Find every line of the listing below where "that" appears, and copy it.

**** Exercise material ****

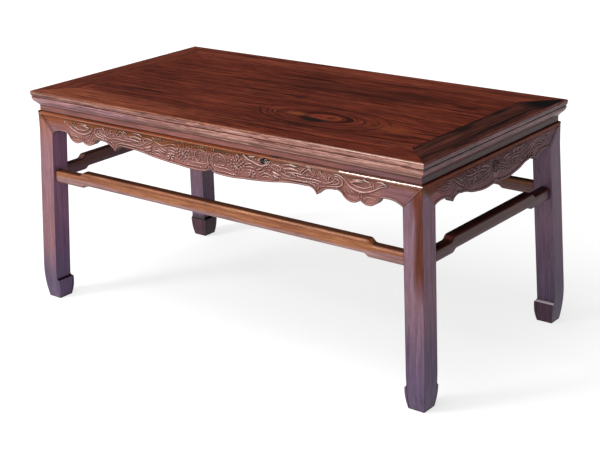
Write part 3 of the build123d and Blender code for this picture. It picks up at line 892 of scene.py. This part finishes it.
# the carving from the middle of an apron to its right end, mirrored for the left
frontHalf = [
    # the middle: two stems rise from the notch under a canopy of petals
    [(14, 42, 0.9), (7, 38.5, 0.9), (5, 32, 0.9), (4.8, 24, 0.9), (2, 17, 1.0), (0, 13, 0.9)],
    [(9, 38, 0.6), (2.6, 35, 0.7), (1.6, 29, 0.7), (1.8, 22, 0.5)],
    *flutes((3, 9), (30, 8), 7, (3.5, -3.5), 1.2),
    [(3, 40, 0.7), (4, 31, 0.9), (5, 22, 1.0), (9, 15, 1.1), (17, 11.5, 1.2), (26, 12.5, 1.2), (33, 18, 1.2),
     (34, 26, 1.1), (29, 31, 1.0), (22, 30, 0.9), (21, 25, 0.7)],
    *flutes((9, 20), (17, 18), 4, (0.5, 9), 0.9, 0.1),
    *flutes((25, 17), (30, 20), 3, (0, 7), 0.9, 0.1),
    [(8, 33, 0.7), (20, 35, 1.2), (34, 34, 1.2), (46, 37, 0.5)],
    [(16, 41, 0.6), (34, 40, 1.3), (56, 42, 0.6)],
    # the great blossom: rings of short petals under a fan
    *blossom((59, 24), ((1.0, 5), (6.0, 9), (11.5, 14)), 4.6, 1.5, 40),
    *flutes((46, 6), (78, 9), 8, (3, -4), 1.3),
    comma((74, 21), (90, 18), -1.5, 1.5),
    comma((76, 25), (95, 24), -1.5, 1.5),
    comma((78, 29), (98, 31), -1.5, 1.4),
    *fan((88, 35), 150, 400, 6, 2, 9, 1.6),
    [(74, 13, 0.6), (84, 11.5, 1.0), (95, 15, 1.4), (105, 18.5, 1.5), (116, 16.5, 1.4), (127, 11.5, 0.6)],
    *flutes((107, 11), (123, 12), 5, (5, -5.5), 1.5),
    comma((98, 26), (112, 19), 1.2, 1.6),
    comma((102, 30), (118, 22), 1.2, 1.6),
    [(104, 37, 0.6), (110, 30, 1.4), (120, 27.5, 1.5), (131, 32, 0.6)],
    comma((110, 36), (126, 34), -1.5, 1.4),
    # second scroll and its plain petals
    [(126, 14, 0.6), (136, 11, 1.3), (146, 12, 1.6), (150, 17, 1.4), (146, 20.5, 1.0), (141, 18, 0.8)],
    comma((131, 23), (148, 27), 2.0, 3.0),
    comma((132, 29), (146, 32), 1.0, 2.4),
    [(147, 21, 0.5), (154, 25, 1.2), (166, 27, 1.2), (178, 25.5, 0.5)],
    *flutes((128, 15), (140, 20), 4, (5, 3), 1.2),
    comma((152, 9), (178, 8), -2.0, 2.2),
    comma((154, 15), (186, 15), -2.5, 2.6),
    comma((160, 20), (196, 19), -1.5, 1.6),
    [(150, 30, 0.5), (170, 30, 1.1), (190, 29, 1.2), (206, 29, 1.1), (216, 33, 0.5)],
    # crossed leaves over the hook
    comma((186, 17), (201, 4.5), -1.6, 1.8),
    comma((190, 18), (207, 6.5), -1.6, 1.6),
    comma((214, 17), (199, 6), 1.6, 1.8),
    comma((217, 15), (208, 5), 1.2, 1.4),
    [(176, 22, 0.6), (196, 23.5, 1.3), (214, 22, 1.4), (228, 24, 0.6)],
    [(196, 27, 0.5), (210, 26.5, 1.1), (224, 28, 0.5)],
    comma((214, 29), (217, 37), 2.2, 1.2),
    comma((222, 29), (219, 38), -2.2, 1.2),
    # forked leaf
    comma((236, 19), (222, 8), 1.5, 1.6),
    comma((238, 20), (232, 7), 1.5, 1.4),
    comma((240, 21), (248, 8), -1.5, 1.8),
    *flutes((226, 16), (238, 22), 4, (3.5, -3), 1.2),
    [(228, 25, 0.5), (240, 24, 1.4), (250, 19, 1.2), (256, 12, 0.5)],
    # the shell leaf over the arch: contour inside contour
    [(236, 29, 0.6), (250, 27.5, 1.3), (262, 26, 1.4), (268.5, 20, 1.4), (266, 13, 1.3), (256, 9, 1.0), (247, 11, 0.6)],
    [(244, 25, 0.5), (254, 23.5, 1.2), (262, 20, 1.2), (260, 14.5, 1.0), (253, 13.5, 0.6)],
    [(248, 21, 0.5), (255, 19.5, 1.1), (256.5, 16.5, 0.6)],
    # the bowl over the double lobe
    [(270, 9, 0.6), (274, 17, 1.4), (284, 24, 1.6), (298, 27.5, 1.7), (312, 26, 1.6), (325, 20.5, 1.5), (338, 13, 1.3),
     (350, 10, 0.5)],
    [(277, 9, 0.5), (282, 15, 1.0), (292, 19.5, 1.2), (306, 20.5, 1.2), (318, 17, 1.1), (327, 11, 0.6)],
    comma((282, 15), (306, 12), -2.4, 2.6),
    comma((286, 10), (312, 9), -1.0, 1.6),
    comma((322, 19), (313, 5.5), 1.2, 1.5),
    comma((325, 19), (322, 5.5), 1.2, 1.4),
    comma((331, 15), (348, 7), -1.5, 1.5),
    # lines from the cusp up to the bowl, and a petal line in each lobe
    [(296.5, 38.5, 0.6), (296, 33, 1.0), (299, 28, 0.7)],
    [(301.5, 38.5, 0.6), (303, 33, 1.0), (301, 28, 0.7)],
    comma((275, 24), (284, 33), 1.6, 1.3),
    comma((279, 23), (290, 31), 1.6, 1.3),
    comma((272, 27), (276, 36), 1.4, 1.2),
    [(306, 41, 0.5), (309, 34.5, 1.0), (318, 32, 1.0), (328, 34, 0.5)],
    [(293, 41, 0.5), (288, 36.5, 0.9), (279, 36, 0.5)],
]

endHalf = [
    # a small point in the middle with ribbed petals over it
    [(12, 44.5, 0.8), (5, 41, 0.8), (0, 38, 0.8)],
    *fan((0, 30), 20, 95, 6, 3.5, 13, 1.3),
    *fan((0, 24), 180, 360, 8, 2, 7.5, 1.3),
    *fan((0, 24), 190, 350, 9, 7.5, 12.5, 1.2),
    comma((6, 31), (22, 38), -1.2, 1.4),
    comma((10, 28), (27, 33), -1.2, 1.4),
    [(13, 19, 0.6), (20, 21, 1.2), (27, 25.5, 1.4), (38, 26, 0.6)],
    [(16, 25, 0.5), (24, 29, 1.2), (36, 32.5, 1.2), (48, 31, 0.5)],
    comma((22, 17), (46, 13), -2.2, 2.6),
    comma((30, 21), (50, 18), -1.6, 1.8),
    [(30, 40, 0.5), (46, 39, 1.3), (62, 38.5, 0.5)],
    # the side blossom, waved petals one over another
    [(46, 23, 0.5), (56, 21, 1.1), (68, 23, 1.2), (82, 25, 0.5)],
    [(48, 17.5, 0.5), (58, 16, 1.1), (70, 18.5, 1.3), (86, 16, 1.2), (94, 12, 0.5)],
    comma((52, 14), (66, 8), -2.4, 2.2),
    comma((64, 14), (80, 9), -2.4, 2.2),
    comma((76, 14), (92, 7), -1.8, 1.8),
    *flutes((54, 8), (82, 6), 5, (4, -2.5), 1.2),
    curl((79, 32), 4.4, 1.3, 200, 0.9),
    *fan((64, 29), 150, 390, 6, 1.5, 6.0, 1.2),
    comma((86, 28), (98, 36), 1.4, 1.3),
    # the stem that swings down to the hook
    [(92, 30, 0.5), (99, 27, 1.2), (110, 23, 1.4), (121, 13.5, 1.5), (133, 8.5, 1.3), (148, 9, 0.6)],
    [(95, 23, 0.5), (104, 19, 1.2), (113, 12, 1.3), (124, 8.5, 0.5)],
    *flutes((101, 30), (112, 25), 4, (6, 5), 1.2),
    comma((114, 30), (124, 36), 1.6, 1.4),
    comma((118, 27), (128, 38), 1.4, 1.2),
    # almond leaf and the tails by the leg
    [(130, 17, 0.5), (139, 13, 1.2), (150, 12.5, 1.2), (160, 17.5, 0.5)],
    [(131, 18, 0.5), (140, 20.5, 1.2), (150, 20.5, 1.2), (161, 18, 0.5)],
    comma((138, 17), (154, 17), -0.8, 1.6),
    [(126, 24, 0.5), (140, 25, 1.2), (156, 24.5, 1.2), (170, 17, 0.5)],
    comma((160, 11), (174, 9), -1.6, 1.5),
    comma((163, 15), (178, 15), -1.6, 1.3),
]


def mountCarving(piece, material):
    piece.data.materials.clear()
    piece.data.materials.append(bpy.data.materials[material])
    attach(piece, "root")


def finishCarving(side, strokes, fillings):
    ground = cutGround(side)
    leaves = drawStrokes(f"leaves_{side}", mirrored(strokes), side)
    small = drawStrokes(f"buds_{side}", mirrored(fillings), side, sides=0)
    mountCarving(ground, f"waxed_rosewood_apron_{side}")
    for piece in (leaves, small):
        mountCarving(piece, f"waxed_rosewood_leaves_{side}")
    if side == "front":
        polishFlat(ground)
    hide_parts(f"apron_{side}")
    print(f"{side} apron carved:", *(len(piece.data.polygons) for piece in (ground, leaves, small)), "faces")


# painted glints: crests of the front carving painted pale
paintedGlints = [
    comma((72, 4.5), (87, 12.5), 0.8, 1.2), comma((84, 5.5), (98, 3.5), 1.0, 1.1), comma((58, 6), (64, 10), 0.5, 0.8),
    comma((53, 25), (62, 31), 0.5, 0.9), comma((9, 4), (10, 9), 0.3, 0.6), comma((-59, 1.5), (-58, 6), 0.3, 0.6),
    comma((-60, 25), (-56, 24), 0.3, 0.6), comma((-258, 20), (-254, 19), 0.3, 0.6),
    comma((168, 5), (181, 7), 1.0, 1.2), [(199, 4, 0.4), (203, 2.5, 0.8), (207, 5, 0.8), (208, 9, 0.3)],
    comma((226, 6), (227, 11), 0.3, 0.6), [(253, 6.5, 0.4), (260, 6.5, 0.8), (267, 9, 0.8), (272, 12.5, 0.3)],
    comma((307, 6), (317, 9), 0.6, 1.0), [(331, 6, 0.4), (339, 5, 1.0), (346, 7.5, 0.8), (349, 10, 0.3)],
    comma((168, 18), (179, 22), 0.6, 0.7), comma((116, 7), (122, 3), 0.4, 0.6),
]
frontBuds = buds(frontHalf, span=(6, 262, 5, 38), floorLine=lambda u: 39 - 0.04 * abs(u - 60), pitch=4.3, clear=2.6)
endBuds = buds(endHalf, span=(3, 124, 5, 40), floorLine=lambda u: 41 - 0.07 * max(0, u - 40), pitch=4.3, clear=2.5)
for side in ("front", "back"):
    finishCarving(side, frontHalf, frontBuds)
for side in ("right", "left"):
    finishCarving(side, endHalf, endBuds)
mountCarving(drawStrokes("painted_glints_front", paintedGlints, "front", sides=1, lift=1.1 * mm), "painted_glint_crests")


studio = {
    "floorSize": 60.0,
    "floorLevel": -0.2 * mm,    # just under the soles
    "floorTone": 0.50,
    "shownTone": 0.34,          # the floor that the eye sees: paler shadows than it casts light
    "floorGlow": 0.74,
    "farGlow": 0.90,            # the paper brightens away from the table
    "glowNear": 0.55,
    "glowFar": 1.5,
    "lightSide": (-0.45, -0.5, 0.74),
    "lightSpread": (0.25, 0.95),
    "wallTone": 0.015,          # the room is dark behind the table
    "ceilingTone": 1.1,
    "keyPlace": (-2.78, -4.09, 2.97),
    "keySize": 1.3,
    "keyPower": 180,
    "topPlace": (-0.3, -0.9, 2.6),
    "topSize": 1.6,
    "topPower": 35,
}


def makeFloor():
    bpy.ops.mesh.primitive_plane_add(size=studio["floorSize"], location=(0, 0, studio["floorLevel"]))
    floor = bpy.context.object
    floor.name = "studio_floor"
    material, tree = newMaterial("pale_paper_floor")
    paper, shownPaper = (
        addNode(tree, "ShaderNodeBsdfDiffuse", {}, {"Color": (tone, tone, tone, 1)}).outputs[0]
        for tone in (studio["floorTone"], studio["shownTone"]))
    far = vectorMath(tree, "LENGTH", addNode(tree, "ShaderNodeTexCoord").outputs["Object"])
    strength = easeBetween(tree, far, studio["glowNear"], studio["glowFar"], studio["floorGlow"], studio["farGlow"])
    glow = addNode(tree, "ShaderNodeEmission", {}, {"Strength": strength}).outputs[0]
    seen = addNode(tree, "ShaderNodeAddShader", {}, {0: shownPaper, 1: glow}).outputs[0]
    rays = addNode(tree, "ShaderNodeLightPath").outputs
    shown = mathNode(tree, "MAXIMUM", rays["Is Camera Ray"], rays["Is Glossy Ray"])
    shown = mathNode(tree, "MAXIMUM", shown, rays["Is Transmission Ray"])
    mixed = addNode(tree, "ShaderNodeMixShader", {}, {0: shown, 1: paper, 2: seen}).outputs[0]
    addNode(tree, "ShaderNodeOutputMaterial", {}, {"Surface": mixed})
    floor.data.materials.append(material)


def makeSky():
    world = bpy.data.worlds.new("studio_room")
    bpy.context.scene.world = world
    world.use_nodes = True
    tree = world.node_tree
    tree.nodes.clear()
    direction = addNode(tree, "ShaderNodeTexCoord").outputs["Generated"]
    toLight = vectorMath(tree, "DOT_PRODUCT", direction, Vector(studio["lightSide"]).normalized())
    tone = easeBetween(tree, toLight, *studio["lightSpread"], studio["wallTone"], studio["ceilingTone"])
    room = addNode(tree, "ShaderNodeBackground", {}, {"Color": (1, 1, 1, 1), "Strength": tone}).outputs[0]
    addNode(tree, "ShaderNodeOutputWorld", {}, {"Surface": room})


def makeSoftbox(name, place, size, power, target=(0, 0, 0.2)):
    bpy.ops.object.light_add(type="AREA", location=place)
    lamp = bpy.context.object
    lamp.name = name
    lamp.data.shape = "SQUARE"
    lamp.data.size = size
    lamp.data.energy = power
    lamp.rotation_euler = (Vector(target) - Vector(place)).to_track_quat("-Z", "Y").to_euler()


makeFloor()
makeSky()
for lamp in ("key", "top"):
    makeSoftbox(f"{lamp}_softbox", *(studio[lamp + part] for part in ("Place", "Size", "Power")))

view = {
    "azimuth": 38.41,           # degrees to the right of the long front side
    "elevation": 15.83,
    "roll": -1.70,
    "distance": 2.3626,
    "target": (0.0208, 0.0, 0.3181),
    "lens": 81.70,
    "sensor": 36,
    "rise": -0.15,              # of the sensor's width: keeps the legs nearly upright
}


def makeCamera():
    azimuth, elevation, roll = (math.radians(view[key]) for key in ("azimuth", "elevation", "roll"))
    back = Vector((math.sin(azimuth) * math.cos(elevation), -math.cos(azimuth) * math.cos(elevation),
                   math.sin(elevation)))
    right = Vector((0, 0, 1)).cross(back).normalized()
    up = back.cross(right)
    leanRight = right * math.cos(roll) + up * math.sin(roll)
    leanUp = up * math.cos(roll) - right * math.sin(roll)
    camera = bpy.data.objects.new("camera", bpy.data.cameras.new("camera"))
    bpy.context.collection.objects.link(camera)
    turn = Matrix((leanRight, leanUp, back)).transposed().to_4x4()
    camera.matrix_world = Matrix.Translation(Vector(view["target"]) + back * view["distance"]) @ turn
    camera.data.lens = view["lens"]
    camera.data.sensor_width = view["sensor"]
    camera.data.shift_y = view["rise"]
    bpy.context.scene.camera = camera


makeCamera()
bpy.context.scene.view_settings.view_transform = "Standard"
print("studio ready")
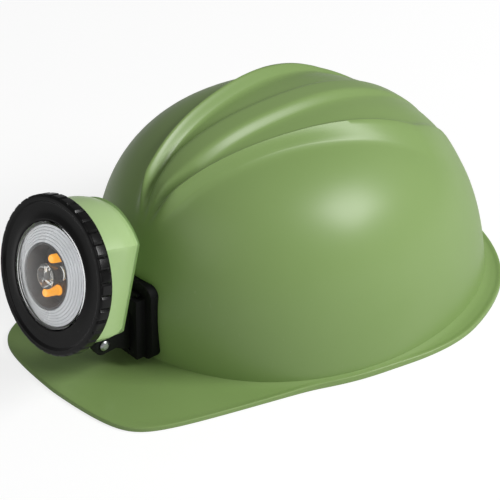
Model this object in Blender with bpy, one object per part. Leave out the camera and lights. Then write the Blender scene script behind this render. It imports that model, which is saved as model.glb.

****

• [Result for this task]
    # the stem that swings down to the hook
    "shownTone": 0.34,          # the floor that the eye sees: paler shadows than it casts light
Model this object in Blender with bpy, one object per part. Leave out the camera and lights. Then write the Blender scene script behind this render. It imports that model, which is saved as model.glb.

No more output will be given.